Greek president in Israel as ties warm

AFP , Monday 11 Jul 2011

President Karolos Papoulias' visit comes a week after his authorities prevented a flotilla of pro-Palestinian activists from departing Greece's waters for Gaza

Karolos Papoulias
Greek President Karolos Papoulias shakes hands with Israel's Speaker of the Parliament Reuven Rivlin during his visit to the Knesset, the Israeli parliament, in Jerusalem July 11, 2011 (Photo: Reuters)

Visiting Greek President Karolos Papoulias was meeting on Monday with Israeli leaders, as long-frosty relations between the two Mediterranean nations reach new heights of cooperation.

Papoulias's three-day trip, which will also take him briefly to the Palestinian territories, comes a week after Athens effectively prevented a flotilla of pro-Palestinian activists from reaching Gaza and breaching Israel's naval blockade of strip.

"We are pursuing a strong relationship, strong on trade, strong on investment, strong on political and security cooperation," Papoulias told the Jerusalem Post in an interview ahead of his visit.

The Greek president met his Israeli counterpart Shimon Peres, a fellow elder statesmen who likewise holds a largely ceremonial office.

He was also to hold talks later the same day with Prime Minister Benjamin Netanyahu and Foreign Minister Avigdor Lieberman as well as opposition leader Tzipi Livni.

Greece, which has traditionally had strong ties with the Arab world, has moved closer to Israel in the past two years on the back of a chill in relations between Israel and Greece's arch-rival Turkey.

Israel and Turkey saw their once-strong alliance hit the rocks after a raid by Israeli naval commandos killed nine Turkish activists on a flotilla of aid ships trying to breach the Gaza Strip blockade in 2010.

A second flotilla failed to sail for Gaza waters this month after Greece refused to give the ships permission to set sail and coast guard vessels with commandos on board intercepted those who tried to sail anyway.
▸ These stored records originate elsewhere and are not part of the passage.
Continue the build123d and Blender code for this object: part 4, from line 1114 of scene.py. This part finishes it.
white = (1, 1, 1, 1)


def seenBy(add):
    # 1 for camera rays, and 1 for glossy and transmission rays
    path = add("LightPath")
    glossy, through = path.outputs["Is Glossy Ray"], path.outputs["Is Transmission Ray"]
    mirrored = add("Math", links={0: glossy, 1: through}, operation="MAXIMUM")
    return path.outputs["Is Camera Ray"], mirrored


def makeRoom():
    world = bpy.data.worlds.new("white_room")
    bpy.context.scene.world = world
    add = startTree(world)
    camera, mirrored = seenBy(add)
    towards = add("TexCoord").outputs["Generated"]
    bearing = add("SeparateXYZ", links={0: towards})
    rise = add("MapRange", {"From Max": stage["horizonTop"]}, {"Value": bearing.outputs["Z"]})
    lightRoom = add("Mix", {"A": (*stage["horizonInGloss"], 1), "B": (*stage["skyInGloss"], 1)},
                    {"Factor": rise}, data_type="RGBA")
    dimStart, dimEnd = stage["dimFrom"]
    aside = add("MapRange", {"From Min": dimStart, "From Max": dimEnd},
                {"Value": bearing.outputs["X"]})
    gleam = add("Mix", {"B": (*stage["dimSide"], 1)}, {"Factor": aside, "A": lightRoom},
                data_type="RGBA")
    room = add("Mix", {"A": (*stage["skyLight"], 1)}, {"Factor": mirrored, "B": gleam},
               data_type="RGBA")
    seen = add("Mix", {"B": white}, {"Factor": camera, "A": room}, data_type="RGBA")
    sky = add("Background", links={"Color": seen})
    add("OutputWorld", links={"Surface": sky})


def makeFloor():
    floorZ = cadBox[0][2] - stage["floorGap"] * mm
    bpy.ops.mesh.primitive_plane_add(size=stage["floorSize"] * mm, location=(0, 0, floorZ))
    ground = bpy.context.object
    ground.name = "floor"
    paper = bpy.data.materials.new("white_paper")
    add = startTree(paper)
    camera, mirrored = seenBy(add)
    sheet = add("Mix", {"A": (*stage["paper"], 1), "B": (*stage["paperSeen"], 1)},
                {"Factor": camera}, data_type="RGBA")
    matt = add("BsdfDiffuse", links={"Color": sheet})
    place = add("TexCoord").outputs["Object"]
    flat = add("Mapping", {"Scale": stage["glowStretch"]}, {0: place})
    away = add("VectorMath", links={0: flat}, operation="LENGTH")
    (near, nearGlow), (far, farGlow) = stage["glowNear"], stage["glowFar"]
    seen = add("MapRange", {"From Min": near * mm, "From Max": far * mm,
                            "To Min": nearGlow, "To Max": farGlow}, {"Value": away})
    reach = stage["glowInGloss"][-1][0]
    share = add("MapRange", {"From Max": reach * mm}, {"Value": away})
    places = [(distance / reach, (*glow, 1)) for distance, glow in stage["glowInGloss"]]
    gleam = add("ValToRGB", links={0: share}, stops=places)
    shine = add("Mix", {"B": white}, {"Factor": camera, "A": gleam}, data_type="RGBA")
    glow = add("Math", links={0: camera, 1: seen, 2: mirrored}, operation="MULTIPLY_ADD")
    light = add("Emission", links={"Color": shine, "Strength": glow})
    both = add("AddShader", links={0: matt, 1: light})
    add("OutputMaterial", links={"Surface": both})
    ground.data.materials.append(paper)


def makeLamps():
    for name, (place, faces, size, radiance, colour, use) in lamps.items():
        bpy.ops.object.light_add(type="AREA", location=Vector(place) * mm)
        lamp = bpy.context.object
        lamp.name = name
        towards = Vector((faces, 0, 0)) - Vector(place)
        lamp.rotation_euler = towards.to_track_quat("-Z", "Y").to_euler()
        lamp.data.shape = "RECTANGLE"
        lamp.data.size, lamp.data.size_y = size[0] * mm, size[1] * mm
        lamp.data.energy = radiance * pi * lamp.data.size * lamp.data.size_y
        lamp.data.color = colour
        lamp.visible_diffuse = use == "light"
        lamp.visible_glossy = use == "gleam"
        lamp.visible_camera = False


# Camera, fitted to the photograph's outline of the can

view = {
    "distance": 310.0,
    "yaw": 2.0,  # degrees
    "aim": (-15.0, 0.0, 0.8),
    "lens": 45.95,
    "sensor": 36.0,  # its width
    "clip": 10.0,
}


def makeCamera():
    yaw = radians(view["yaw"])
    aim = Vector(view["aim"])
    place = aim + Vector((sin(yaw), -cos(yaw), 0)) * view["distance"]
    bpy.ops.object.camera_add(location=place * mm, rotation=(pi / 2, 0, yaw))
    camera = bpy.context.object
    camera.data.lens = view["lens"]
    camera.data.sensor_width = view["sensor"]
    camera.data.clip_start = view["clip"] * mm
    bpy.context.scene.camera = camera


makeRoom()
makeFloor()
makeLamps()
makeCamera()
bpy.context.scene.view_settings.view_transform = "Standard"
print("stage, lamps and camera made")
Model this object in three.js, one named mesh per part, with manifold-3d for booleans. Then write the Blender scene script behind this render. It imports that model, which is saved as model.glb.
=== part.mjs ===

Papoulias did not deny the improved relations were partly a result of the situation with Turkey.

"In diplomacy there are always connections, influencing factors, objective and subjective criteria, changing geopolitical and geoeconomic factors that shape relationships," he told the Jerusalem Post.

Ties have also been boosted in the wake of the economic crisis affecting Greece, which has sought new investors, and Israel's discovery of promising gas fields in the eastern Mediterranean.

Chief among the fields is the Leviathan cache, believed to hold 16 trillion cubic feet (450 billion cubic metres) of reserves, and Greece hopes to position itself as a potential conduit of gas to the European continent.

"The discovery of major reserves off the coast of Cyprus and Israel changes the geoeconomic situation in the region. It opens up new opportunities for cooperation between Greece, Israel and Cyprus," Papoulias told the Post.

Papoulias is also to meet Greek Orthodox religious leaders in the Holy Land and travel to Ramallah in the West Bank on Tuesday for meetings with Palestinian officials.